- Set problem
Every line must be returned precisely as it is written.

(Dataset items)
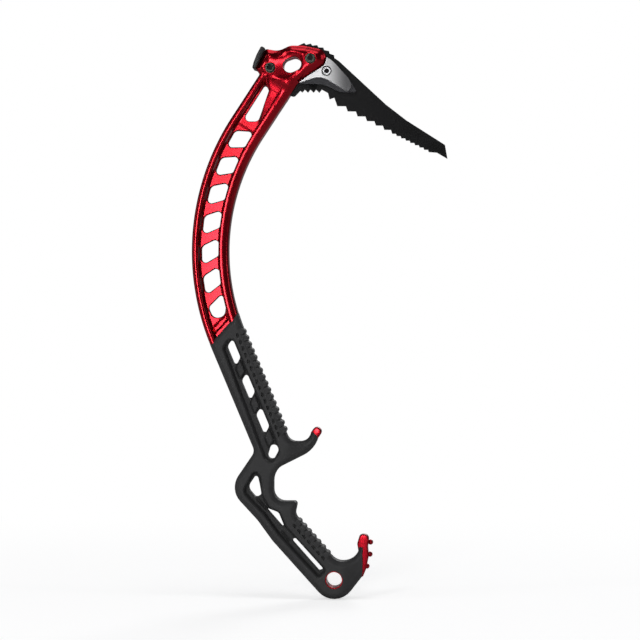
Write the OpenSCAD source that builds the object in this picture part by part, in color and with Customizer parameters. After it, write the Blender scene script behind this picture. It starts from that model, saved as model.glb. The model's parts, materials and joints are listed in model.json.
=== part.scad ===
// Ice climbing tool: a one-piece forged frame with a moulded rubber grip,
// and a bolted-on pick, hammer and pair of pick weights.
// Everything is drawn in a side plan (x to the pick, y up) with its thickness
// along z, and stood upright at the end. The origin is the middle of the head eye.

/* [Shaft] */
// Depth of the shaft from its rear edge to its front edge
shaft_depth = 33; // [31:0.5:36]
// Thickness of the two rails of the shaft
shaft_thick = 20; // [16:0.5:22]
// Depth of the rear rail
rear_rail = 6.2; // [5:0.1:7]
// Depth of the front rail
front_rail = 8.8; // [7.5:0.1:10]
// Rounding of the rails' edges
rail_round = 2.4; // [1:0.1:2.9]
// Thickness of the web between the rails
web_thick = 5; // [3:0.5:7]
// Radius of the curved shaft, at its middle line
bend_r = 204; // [200:1:208]
// Lean of the straight neck above the curve, in degrees
head_lean = 33.3; // [31:0.1:35]
// Lean of the straight grip below the curve, in degrees
grip_lean = 22.8; // [21:0.1:25]
// Place of the lower end of the straight neck, sideways from the head eye
neck_x = -40.5; // [-42:0.1:-39]
// Place of the lower end of the straight neck, up from the head eye
neck_y = -55.5; // [-58:0.1:-53]
// Length of the straight neck that runs up into the head
neck_len = 47; // [44:0.5:50]

/* [Shaft windows] */
// Number of slanted windows in the curve
window_count = 6; // [4:1:6]
// Distance from one slanted window to the next
window_pitch = 26.4; // [24:0.2:27]
// Place of the first slanted window along the curve
window_start = 12.2; // [10:0.2:16]
// Length of a slanted window along the shaft
window_len = 15; // [10:0.5:17]
// Width of a window across the shaft
window_wide = 14.6; // [10:0.2:15]
// Slant of the windows' ends, as rise over run
window_slant = 0.55; // [0.3:0.05:0.7]
// Rounding of the windows' corners
window_round = 3.2; // [1.5:0.1:4]

/* [Head] */
// Thickness of the head
head_thick = 24; // [23:0.5:27]
// Rounding of the head's edges
head_round = 3; // [1.5:0.5:3.5]
// Depth of the dished face round the rear bolt and the eye
dish_depth = 2; // [1:0.1:2.4]
// Thickness of the flat neck face between the first window and the front rail
gusset_thick = 14; // [8:0.5:18]
// Radius of the rear lobe of the head eye
eye_rear_r = 6.4; // [5:0.1:7]
// Radius of the front lobe of the head eye
eye_front_r = 6.2; // [5:0.1:7]

/* [Pick] */
// Thickness of the pick
pick_thick = 4; // [3:0.1:4.4]
// Thickness of the hollow-ground end of the pick
pick_tip_thick = 3.2; // [2.4:0.1:3.8]
// Gap between the pick and each cheek of the head
pick_gap = 0.1; // [0.05:0.05:0.3]
// Number of large teeth after the first one
big_teeth = 7; // [5:1:7]
// Distance between the first large teeth
big_pitch = 10.5; // [9:0.1:11]
// What each large tooth is shorter than the one before it
pitch_step = 0.5; // [0.2:0.05:0.7]
// Number of fine teeth towards the tip
fine_teeth = 8; // [5:1:9]
// Distance between the fine teeth
fine_pitch = 4.6; // [3.5:0.1:5]
// Height of a large tooth
tooth_height = 5.2; // [3:0.1:6]

/* [Pick weights] */
// Thickness of one pick weight
weight_thick = 7; // [6:0.1:8]
// Gap between a weight and the head, seen from the side
weight_gap = 0.5; // [0.3:0.1:1]
// Drop from a weight's bright face to the dark ledge below it
weight_step = 3; // [1.5:0.1:4]

/* [Hammer] */
// Width of the hammer's face
hammer_wide = 22; // [16:0.5:24]
// Thickness of each of its two tabs beside the pick's tail
tab_thick = 2; // [1.5:0.1:2.4]

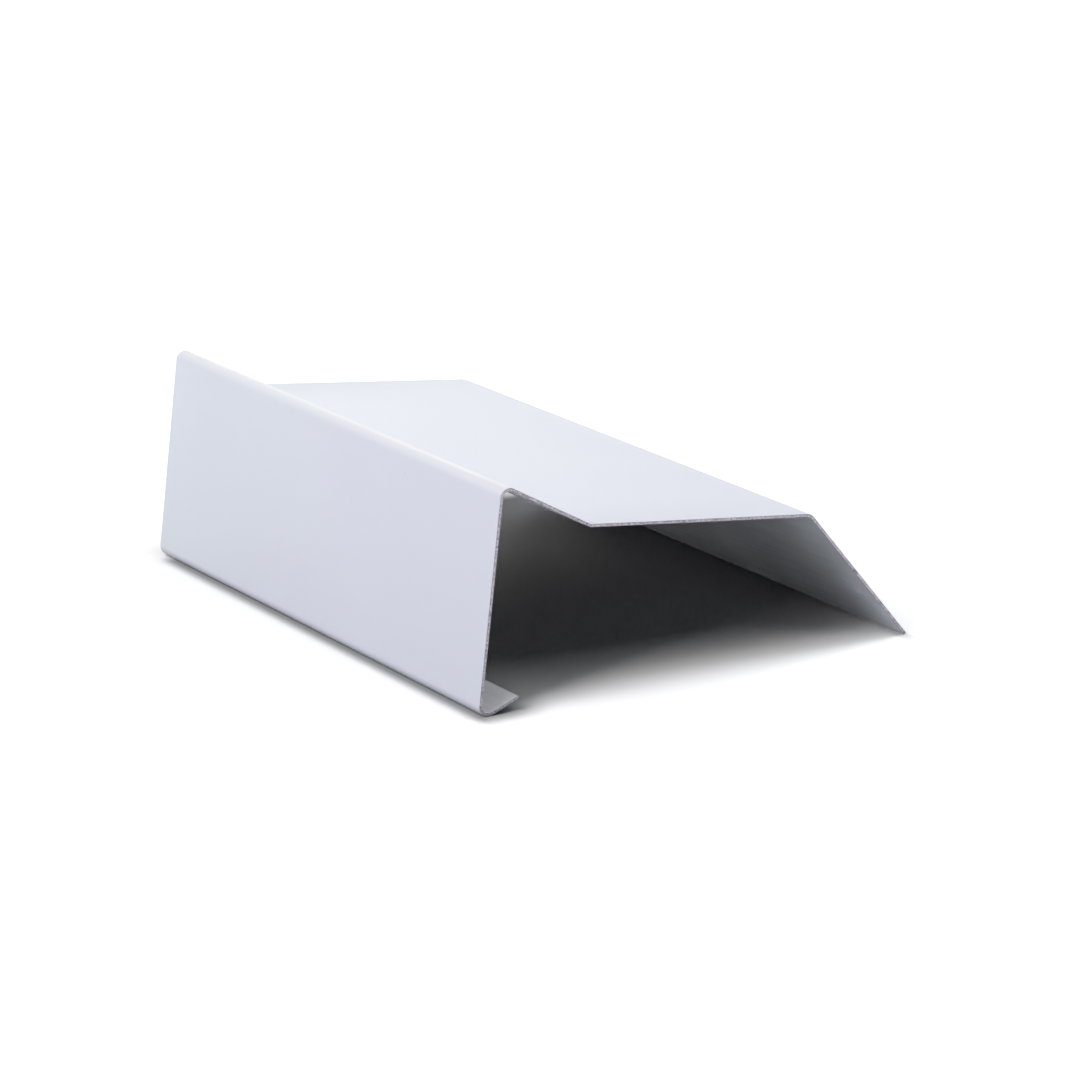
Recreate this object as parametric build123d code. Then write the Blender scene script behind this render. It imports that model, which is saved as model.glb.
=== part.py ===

- Exercise output
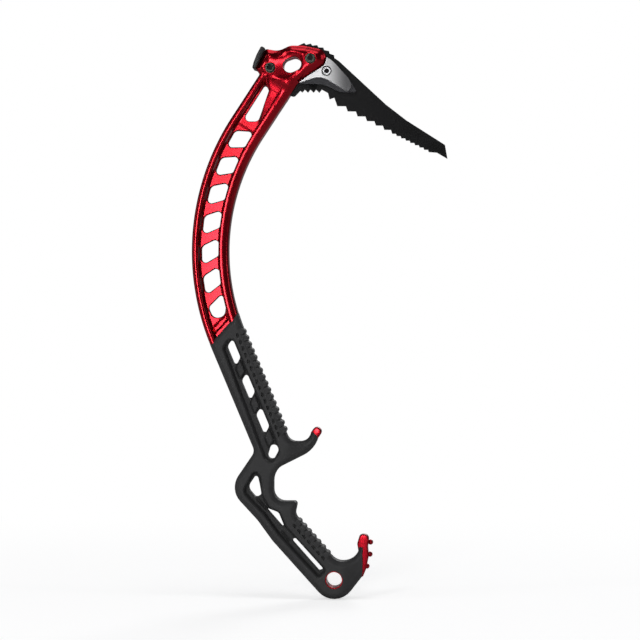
Write the OpenSCAD source that builds the object in this picture part by part, in color and with Customizer parameters. After it, write the Blender scene script behind this picture. It starts from that model, saved as model.glb. The model's parts, materials and joints are listed in model.json.
=== part.scad ===
// Ice climbing tool: a one-piece forged frame with a moulded rubber grip,
// and a bolted-on pick, hammer and pair of pick weights.
// Everything is drawn in a side plan (x to the pick, y up) with its thickness
// along z, and stood upright at the end. The origin is the middle of the head eye.

/* [Shaft] */
// Depth of the shaft from its rear edge to its front edge
shaft_depth = 33; // [31:0.5:36]
// Thickness of the two rails of the shaft
shaft_thick = 20; // [16:0.5:22]
// Depth of the rear rail
rear_rail = 6.2; // [5:0.1:7]
// Depth of the front rail
front_rail = 8.8; // [7.5:0.1:10]
// Rounding of the rails' edges
rail_round = 2.4; // [1:0.1:2.9]
// Thickness of the web between the rails
web_thick = 5; // [3:0.5:7]
// Radius of the curved shaft, at its middle line
bend_r = 204; // [200:1:208]
// Lean of the straight neck above the curve, in degrees
head_lean = 33.3; // [31:0.1:35]
// Lean of the straight grip below the curve, in degrees
grip_lean = 22.8; // [21:0.1:25]
// Place of the lower end of the straight neck, sideways from the head eye
neck_x = -40.5; // [-42:0.1:-39]
// Place of the lower end of the straight neck, up from the head eye
neck_y = -55.5; // [-58:0.1:-53]
// Length of the straight neck that runs up into the head
neck_len = 47; // [44:0.5:50]

/* [Shaft windows] */
// Number of slanted windows in the curve
window_count = 6; // [4:1:6]
// Distance from one slanted window to the next
window_pitch = 26.4; // [24:0.2:27]
// Place of the first slanted window along the curve
window_start = 12.2; // [10:0.2:16]
// Length of a slanted window along the shaft
window_len = 15; // [10:0.5:17]
// Width of a window across the shaft
window_wide = 14.6; // [10:0.2:15]
// Slant of the windows' ends, as rise over run
window_slant = 0.55; // [0.3:0.05:0.7]
// Rounding of the windows' corners
window_round = 3.2; // [1.5:0.1:4]

/* [Head] */
// Thickness of the head
head_thick = 24; // [23:0.5:27]
// Rounding of the head's edges
head_round = 3; // [1.5:0.5:3.5]
// Depth of the dished face round the rear bolt and the eye
dish_depth = 2; // [1:0.1:2.4]
// Thickness of the flat neck face between the first window and the front rail
gusset_thick = 14; // [8:0.5:18]
// Radius of the rear lobe of the head eye
eye_rear_r = 6.4; // [5:0.1:7]
// Radius of the front lobe of the head eye
eye_front_r = 6.2; // [5:0.1:7]

/* [Pick] */
// Thickness of the pick
pick_thick = 4; // [3:0.1:4.4]
// Thickness of the hollow-ground end of the pick
pick_tip_thick = 3.2; // [2.4:0.1:3.8]
// Gap between the pick and each cheek of the head
pick_gap = 0.1; // [0.05:0.05:0.3]
// Number of large teeth after the first one
big_teeth = 7; // [5:1:7]
// Distance between the first large teeth
big_pitch = 10.5; // [9:0.1:11]
// What each large tooth is shorter than the one before it
pitch_step = 0.5; // [0.2:0.05:0.7]
// Number of fine teeth towards the tip
fine_teeth = 8; // [5:1:9]
// Distance between the fine teeth
fine_pitch = 4.6; // [3.5:0.1:5]
// Height of a large tooth
tooth_height = 5.2; // [3:0.1:6]

/* [Pick weights] */
// Thickness of one pick weight
weight_thick = 7; // [6:0.1:8]
// Gap between a weight and the head, seen from the side
weight_gap = 0.5; // [0.3:0.1:1]
// Drop from a weight's bright face to the dark ledge below it
weight_step = 3; // [1.5:0.1:4]

/* [Hammer] */
// Width of the hammer's face
hammer_wide = 22; // [16:0.5:24]
// Thickness of each of its two tabs beside the pick's tail
tab_thick = 2; // [1.5:0.1:2.4]

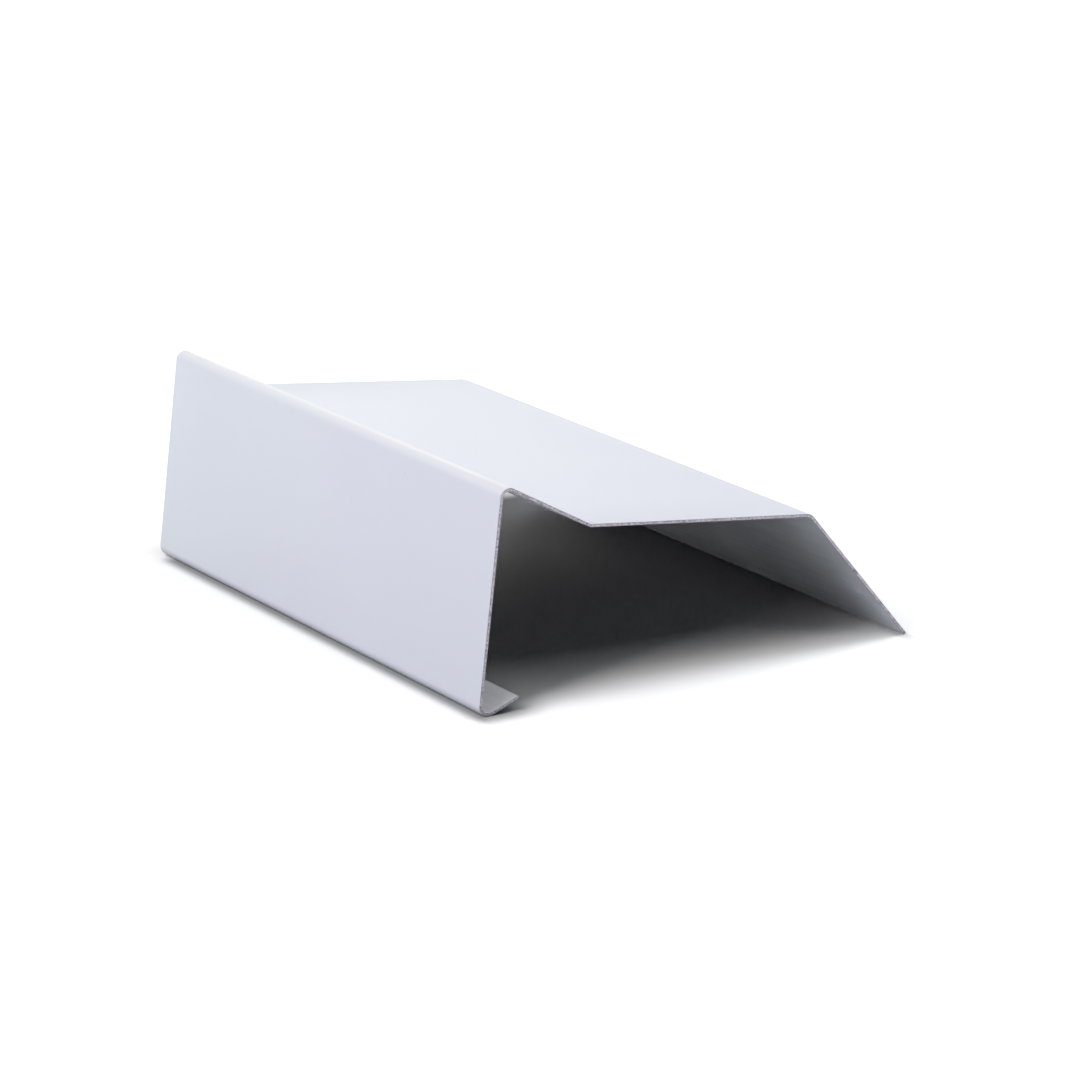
Recreate this object as parametric build123d code. Then write the Blender scene script behind this render. It imports that model, which is saved as model.glb.
=== part.py ===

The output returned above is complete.